Ah, damn. Now this might be a problem.
You see, this bit…
…that the oil seal sits in is loose. It spins round. I didn’t notice the other side doing this.
This might not seem to be a huge problem but the bearings pack against it so if it comes out of the hub the wheel falls off.
We can move it back and forth a little but it won’t come out. And the wheel hasn’t fallen off since it was fitted. But we still have to prove to ourselves that it’s safe.
After a bit of a chat and some head scratching we conclude that there is a step machined into the hub so it can’t come out. Like this…
Ian wondered if the oil seal carrier had been damaged at some point and a new one machined and inserted. But why not just replace the hub? Well, if it had happened during the war, Ian points out that Bristol would have been busy building aircraft engines. Not wheel hubs.
Later I spotted “QM” markings on the oil seal carrier. It’s a QM type axle. So the eventual conclusion is that this hub was designed like this and we’d wasted an hour scratching our heads.
Good, that conundrum sorted, next we need to take off the brake actuating cam and lubricate it.
The actuating arm is splined on the back of the cam’s shaft and held on with bolt that runs through a slot in the shaft. This bolt…
Just remove the bolt and the arm slides off the shaft. Here’s the splines. Big in’t they?
Well the other side slid off the splines. This side. Not so much. Ian slid underneath and gave it a bit of a thumping but it wasn’t moving.
The cam was pretty free (which the other side wasn’t) so we quickly gave up and put the bolt back. There is a grease nipple on the side so it got lubed. Job done.
Right, chuck the shoes on…
And then the hub.
And then it all went Pete Tong again. When spinning the hub it was making a horrific noise.The noise sounded like a spring being caught. We took the hub off again. Bare in mind that that’s no trivial task ‘cos it weighs a flippin’ ton and takes two of us to manhandle it on and off the axle tube.
Right, you see the two return springs? One in the middle of the shoe and one on the outside? Well there was a witness mark in the middle of the outer spring where the re-enforcement ribs on the hub… These things…
…Were hitting the spring.
This is exactly how we built the other side and it’s fine. So another difference between the hubs must be the design of the re-enforcement ribs.

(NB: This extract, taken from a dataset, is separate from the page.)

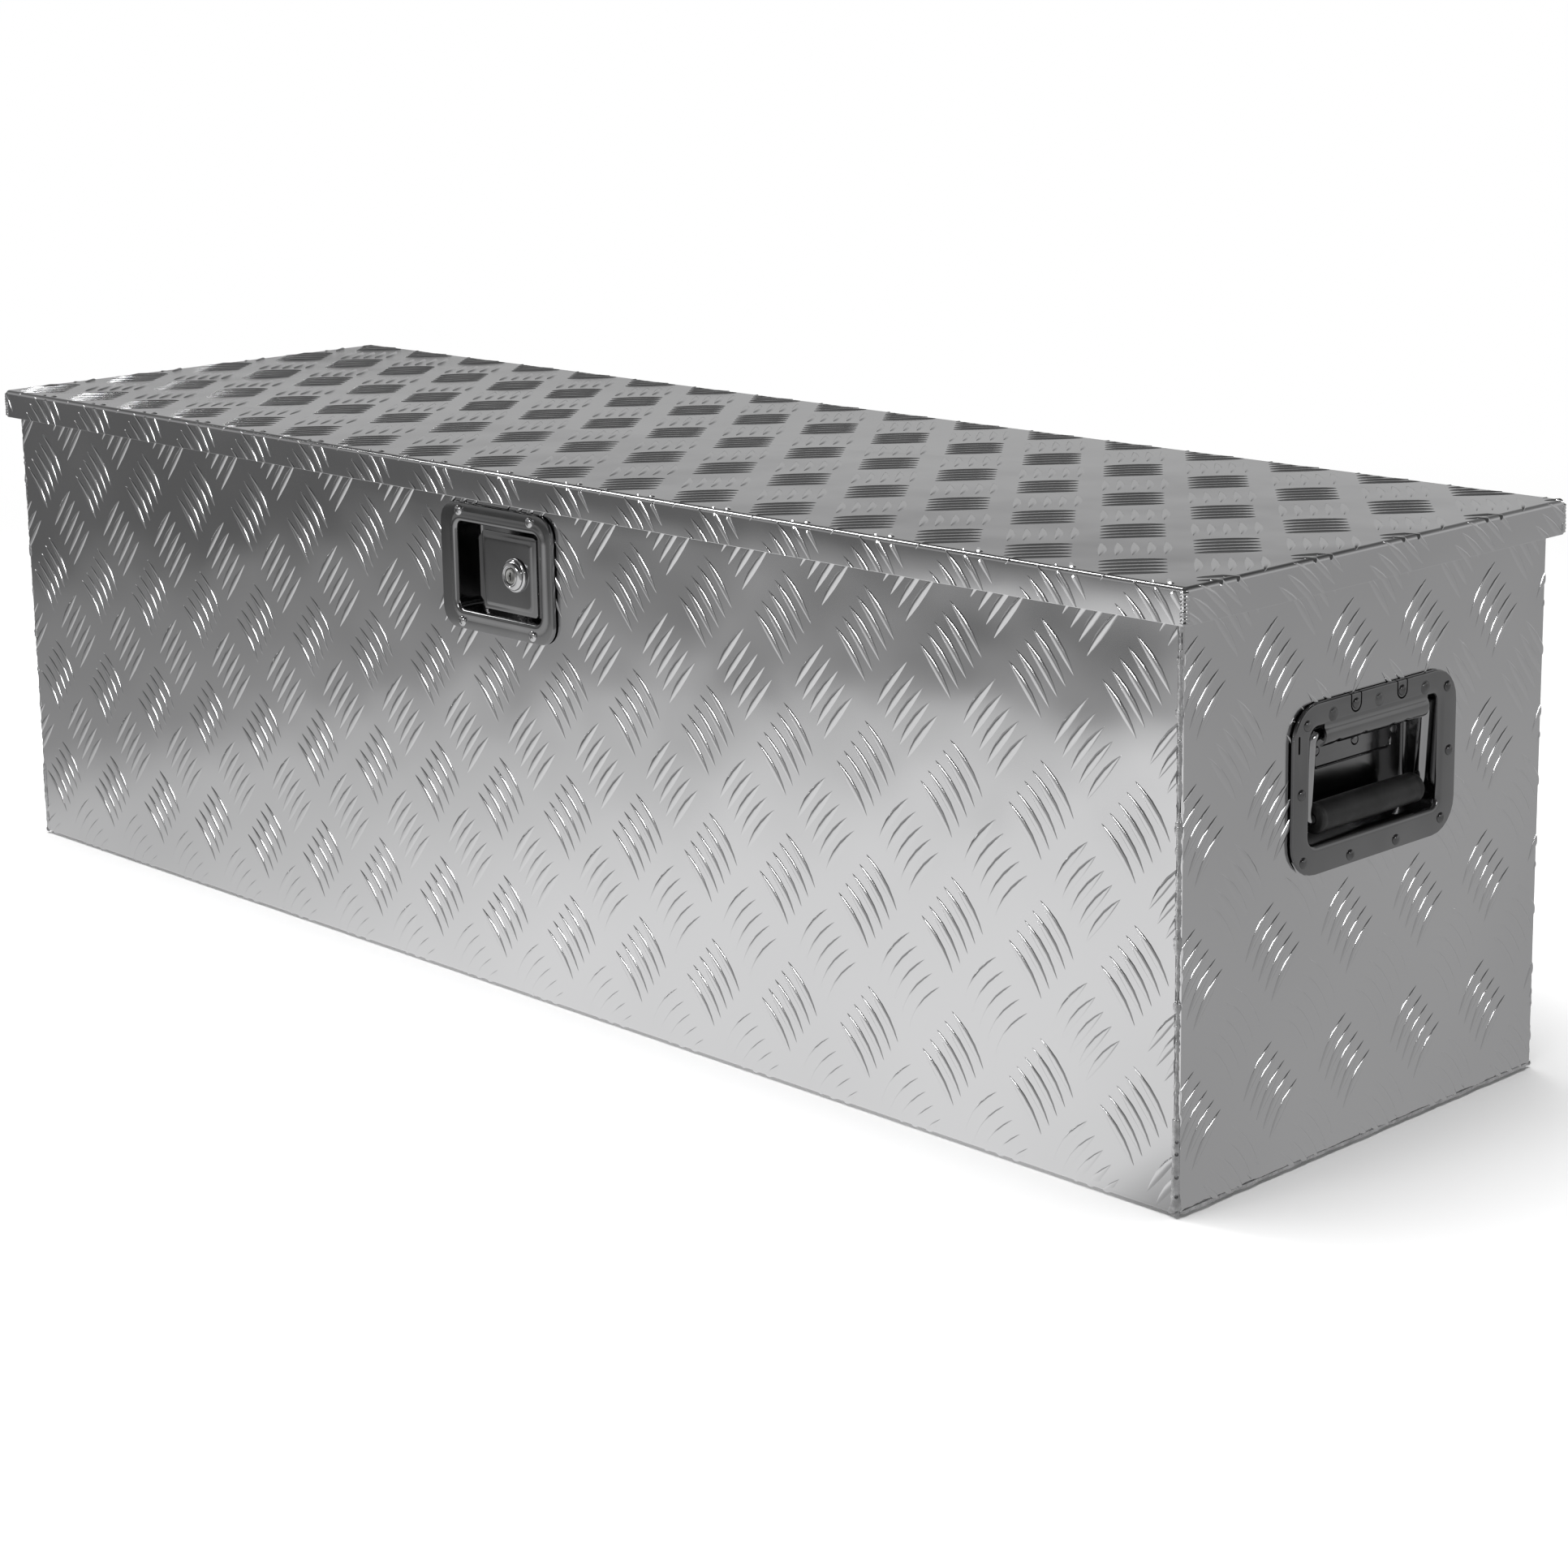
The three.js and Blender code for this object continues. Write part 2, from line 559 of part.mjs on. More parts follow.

Ian sat on the floor to think about it and I went to the loo to think about it. I do my best thinking on the loo. I don’t know why. It’s just a thing.
We both had the same idea. Swap the brake shoes round so the outer spring is on the inside.
Since getting home I’ve looked at the manual to see how it should be. And it’s still not clear.
The drawing for the Bristol L (the related single decker version) seems to show a single spring in the middle of the shoe.
The drawing for the Bristol K seems to show two springs. One right on the back - where we have it now, the other right on the front where it was catching the hub.
So that’s no help. The design probably changed over the years and, 80 years later, the manuals we have may not be exactly right for the vehicle.
Hub back on and it’s not hitting the springs. Yay! Call that a win.
Trouble is, the brakes aren’t working properly either. Boo!
When I pull the actuating arm the brakes come on but when I let go it won’t return and the brakes are stuck on. Ian reckons the new linings are sticking in the edge of the of the drum and need filing off. But by this time South Eastern Coachworks was looking like closing up shop so we threw the wheel back on and gave up.
No tea and medals this time. And we’ll have to take the bloody hub off again next time.
They did have an interesting Routemaster in the garage though. Maybe another day I’ll see what I can find and tell you about it.